1. Right and left ball joints ($347.17)
2. (2) $100 oil changes--Mobil1 15W40 Full synthetic (~$220)
3. (4) coil springs & (4) struts/shocks (~$1000) includes front strut mounts
4. Right and Left Tie-Rod Assemblies (~$300.00)
5. 90,000 mile service--Replaced air filter and all fuel filters (~$150.00)
6. Transmission flush and whatever they do lol ($200.00)

TOTAL: $2,217.17

Now, I have put 17,000 miles on the car and I consider these expenditures somewhat high..The best advice I can give (and I have a couple friends with the identical car) is that these things are like the business cycle in that expenditures versus time will fluctuate significantly. You'll have periods when you have a lot of expense in maintainence/repair and then go for a while smooth sailing. Find out exactly what has been done to the car and who has been servicing it. If it's the miles are that low I would only consider getting it if it was a one owner car. If there's been more than one, you may have a hot potato, all be it a smooth and handsome one.

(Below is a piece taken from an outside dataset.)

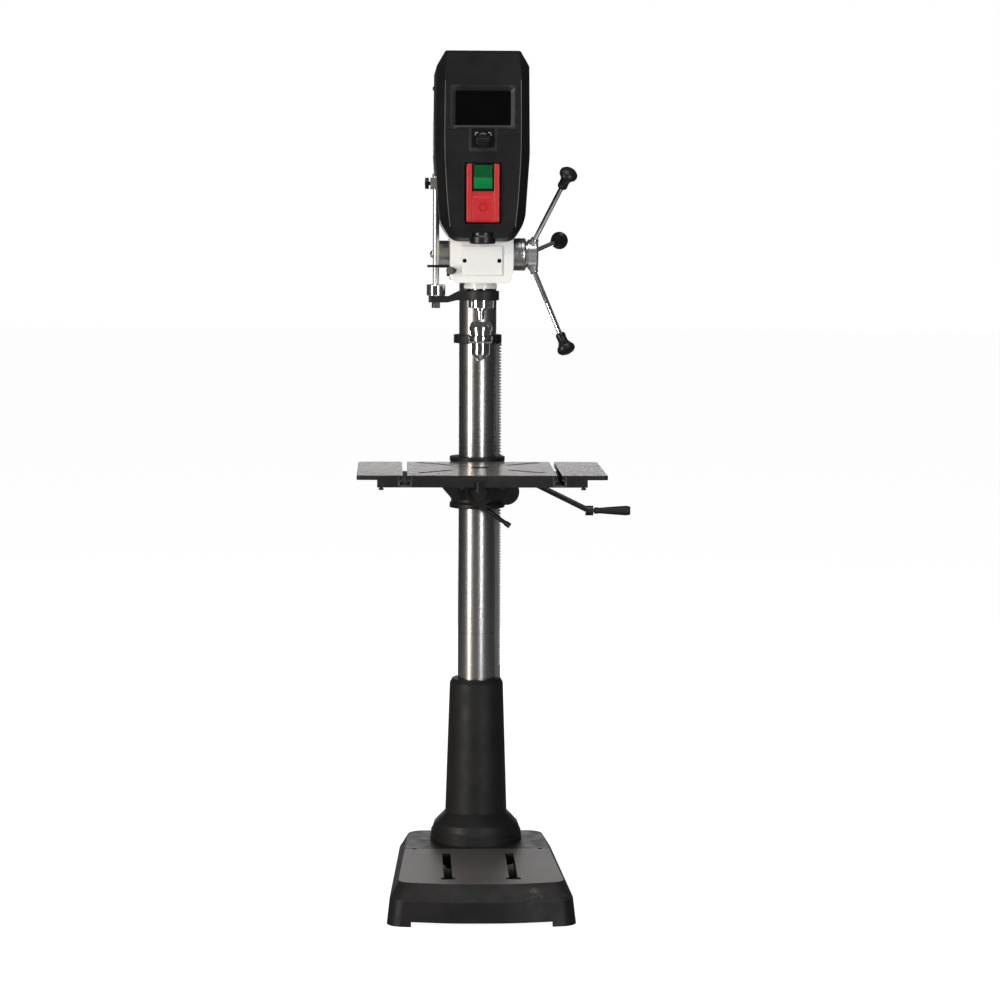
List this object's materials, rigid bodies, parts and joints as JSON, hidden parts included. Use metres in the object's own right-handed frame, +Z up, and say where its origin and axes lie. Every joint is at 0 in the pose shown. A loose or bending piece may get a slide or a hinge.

I don't mind the expense I put into my car thus far because it looks and drives like a car I should have paid $35K for. Plus, I'm close to graduation so I expect to have an income stream to service my debt and my car in the very near future. lol

Just remember, these fully depreciated automobiles are like aircraft, if you replace the parts as they need replacing they will go indefinitely (more or less).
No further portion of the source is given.